Thiamine has a half-life of 9 to 18 days, so tissues with a high thiamine turnover become thiamine depleted after only 2 to 3 weeks of deficiency.[35]Thiamine is obtained from cereals, meat, eggs, legumes, and vegetables and requires specific transporters for the absorption in the small intestine and for cellular and mitochondrial uptake.[32] Within the cellular compartment, the thiamine-dependent enzyme thiamine pyrophosphate is a co-enzyme in intermediate carbohydrate metabolism.[36] As tissues such as the brain and nerve cells rely on glucose for energy, the decrease in carbohydrate metabolism caused by vitamin B1 deficiency leads to cell damage. 

The heart and other muscles can use the beta-oxidation of long-chain fatty acids for energy. It is therefore proposed that cardiac cells are only damaged in vitamin B1 deficiency when there is also a deficiency of long-chain fatty acids reaching the cells.[37] It is likely that overall nutritional status contributes to the spectrum of clinical presentations seen in thiamine deficiency and multiple micronutrient deficiencies may be present.[1]

Classification

Clinical classification

Wernicke encephalopathy

  • Acute neuropsychiatric syndrome classically presenting with the triad of acute confusion, ataxia, and ocular abnormalities (e.g., nystagmus, strabismus).

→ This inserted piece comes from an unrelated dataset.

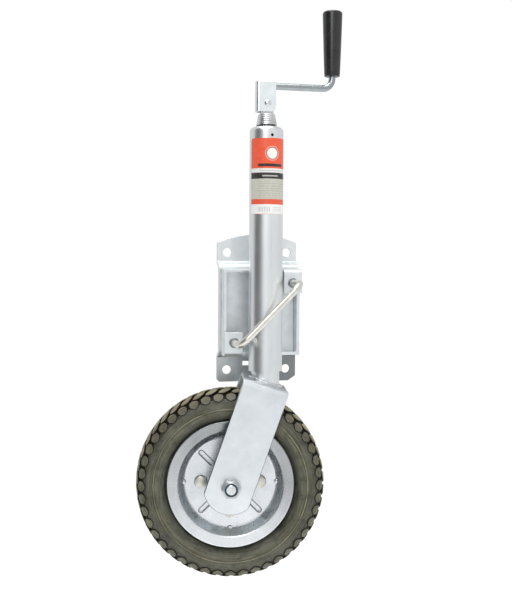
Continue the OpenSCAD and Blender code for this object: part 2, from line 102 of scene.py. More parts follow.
# ---------------------------------------------------------------- materials
class Graph:
    """A material's node tree, with short calls for the nodes used here."""

    def __init__(self, name, **shader):
        self.material = bpy.data.materials.new(name)
        self.material.use_nodes = True
        self.tree = self.material.node_tree
        self.tree.nodes.clear()
        self.shader = self.node("ShaderNodeBsdfPrincipled")
        output = self.node("ShaderNodeOutputMaterial")
        self.link(self.shader.outputs["BSDF"], output.inputs["Surface"])
        for socket, value in shader.items():
            self.shader.inputs[socket.replace("_", " ")].default_value = value
        self.point = self.node("ShaderNodeTexCoord").outputs["Object"]

    def node(self, kind, **settings):
        made = self.tree.nodes.new(kind)
        for key, value in settings.items():
            setattr(made, key, value)
        return made

    def link(self, source, target):
        self.tree.links.new(source, target)

    def put(self, value, socket):
        if isinstance(value, bpy.types.NodeSocket):
            self.link(value, socket)
        else:
            socket.default_value = value

    def math(self, operation, a, b=0.0):
        made = self.node("ShaderNodeMath", operation=operation)
        for value, socket in zip((a, b), made.inputs):
            self.put(value, socket)
        return made.outputs[0]

    def vector(self, operation, a, b):
        made = self.node("ShaderNodeVectorMath", operation=operation)
        self.put(a, made.inputs[0])
        self.put(b, made.inputs[1])
        return made.outputs[0]

    def stretched(self, scale):
        return self.vector("MULTIPLY", self.point, scale)

    def split(self, vector):
        return self.node_with(vector, "ShaderNodeSeparateXYZ").outputs

    def node_with(self, value, kind, **settings):
        made = self.node(kind, **settings)
        self.link(value, made.inputs[0])
        return made

    def noise(self, scale, detail=3.0, rough=0.55, vector=None):
        made = self.node("ShaderNodeTexNoise")
        self.link(vector or self.point, made.inputs["Vector"])
        made.inputs["Scale"].default_value = scale
        made.inputs["Detail"].default_value = detail
        made.inputs["Roughness"].default_value = rough
        return made.outputs["Fac"]

    def remap(self, value, low, high, to_low=0.0, to_high=1.0):
        made = self.node_with(value, "ShaderNodeMapRange")
        for socket, number in zip(made.inputs[1:5], (low, high, to_low, to_high)):
            socket.default_value = number
        return made.outputs[0]

    def ramp(self, value, stops, mode="LINEAR"):
        made = self.node_with(value, "ShaderNodeValToRGB")
        ramp = made.color_ramp
        ramp.interpolation = mode
        while len(ramp.elements) < len(stops):
            ramp.elements.new(0.5)
        for element, (place, colour) in zip(ramp.elements, stops):
            element.position = place
            element.color = (*colour, 1.0)
        return made.outputs["Color"]

    def mix(self, factor, a, b, blend="MIX"):
        made = self.node("ShaderNodeMix", data_type="RGBA", blend_type=blend)
        self.put(factor, made.inputs["Factor"])
        for value, socket in ((a, made.inputs["A"]), (b, made.inputs["B"])):
            self.put((*value, 1.0) if isinstance(value, tuple) else value, socket)
        return made.outputs["Result"]

    def bump(self, height, strength, depth_mm):
        made = self.node("ShaderNodeBump")
        made.inputs["Strength"].default_value = strength
        made.inputs["Distance"].default_value = depth_mm * MM
        self.link(height, made.inputs["Height"])
        if self.shader.inputs["Normal"].is_linked:
            self.link(self.shader.inputs["Normal"].links[0].from_socket, made.inputs["Normal"])
        self.link(made.outputs["Normal"], self.shader.inputs["Normal"])

    def colour(self, value):
        self.put(value, self.shader.inputs["Base Color"])

    def roughness(self, value):
        self.put(value, self.shader.inputs["Roughness"])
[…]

Secondary to acute deficiency.

Dry beriberi

  • A distal peripheral polyneuropathy characterized by paresthesia, reduced knee jerks and other tendon reflexes, and progressive severe weakness with muscle wasting. Secondary to chronic deficiency.

Wet beriberi

  • High-output cardiac failure with peripheral vasodilation, peripheral edema, and orthopnea; or low-output cardiac failure with lactic acidosis and peripheral cyanosis. Secondary to acute or chronic deficiency.

Shoshin beriberi

  • Rapid onset of low-output cardiac failure with lactic acidosis and peripheral cyanosis. Secondary to acute or chronic deficiency.